#### EXERCISE:
Repeat each line exactly as it is written.

#### COLLECTED MATERIAL:
%%

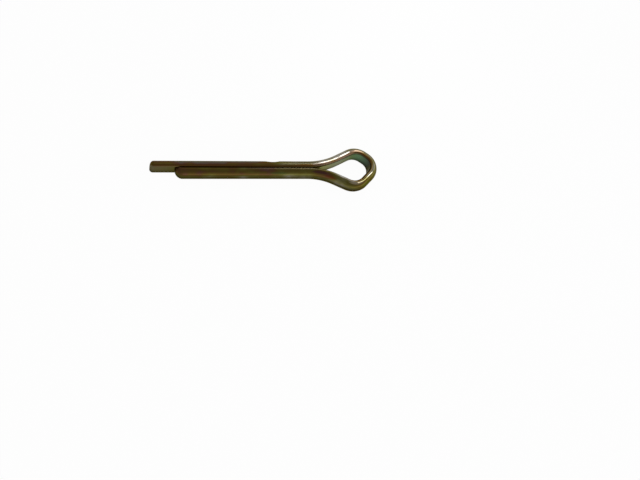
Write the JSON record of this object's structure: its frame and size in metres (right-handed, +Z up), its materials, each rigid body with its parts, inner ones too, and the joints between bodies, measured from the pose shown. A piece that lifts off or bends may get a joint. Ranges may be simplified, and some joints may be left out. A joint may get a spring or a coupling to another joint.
{
  "type": "cotter pin",
  "caption": "Split pin of half-round wire: a round shank of two flat-faced legs, one reaching further than the other, opening into a skewed teardrop eye.",
  "frame": {"origin": "on the shank's axis, where the straight shank ends and the eye starts", "axes": "+X along the shank towards the eye, +Y towards the long leg's side, +Z up, square to the eye's plane; the pin lies flat on its side"},
  "size_m": [0.0738, 0.0147, 0.0054],
  "materials": {
    "plated_wire": "yellow chromated zinc plating on drawn steel wire, glossy, with olive, brown and purple tints"
  },
  "bodies": {
    "root": {"cotter_pin": "plated_wire"}
  },
  "joints": []
}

%%

#### TASK RESPONSE:
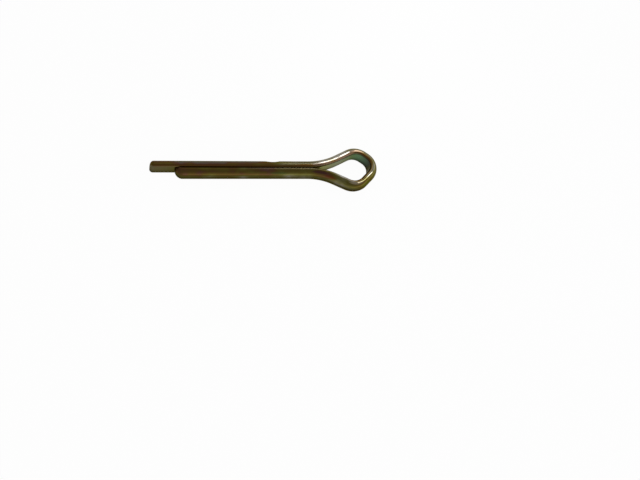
Write the JSON record of this object's structure: its frame and size in metres (right-handed, +Z up), its materials, each rigid body with its parts, inner ones too, and the joints between bodies, measured from the pose shown. A piece that lifts off or bends may get a joint. Ranges may be simplified, and some joints may be left out. A joint may get a spring or a coupling to another joint.
{
  "type": "cotter pin",
  "caption": "Split pin of half-round wire: a round shank of two flat-faced legs, one reaching further than the other, opening into a skewed teardrop eye.",
  "frame": {"origin": "on the shank's axis, where the straight shank ends and the eye starts", "axes": "+X along the shank towards the eye, +Y towards the long leg's side, +Z up, square to the eye's plane; the pin lies flat on its side"},
  "size_m": [0.0738, 0.0147, 0.0054],
  "materials": {
    "plated_wire": "yellow chromated zinc plating on drawn steel wire, glossy, with olive, brown and purple tints"
  },
  "bodies": {
    "root": {"cotter_pin": "plated_wire"}
  },
  "joints": []
}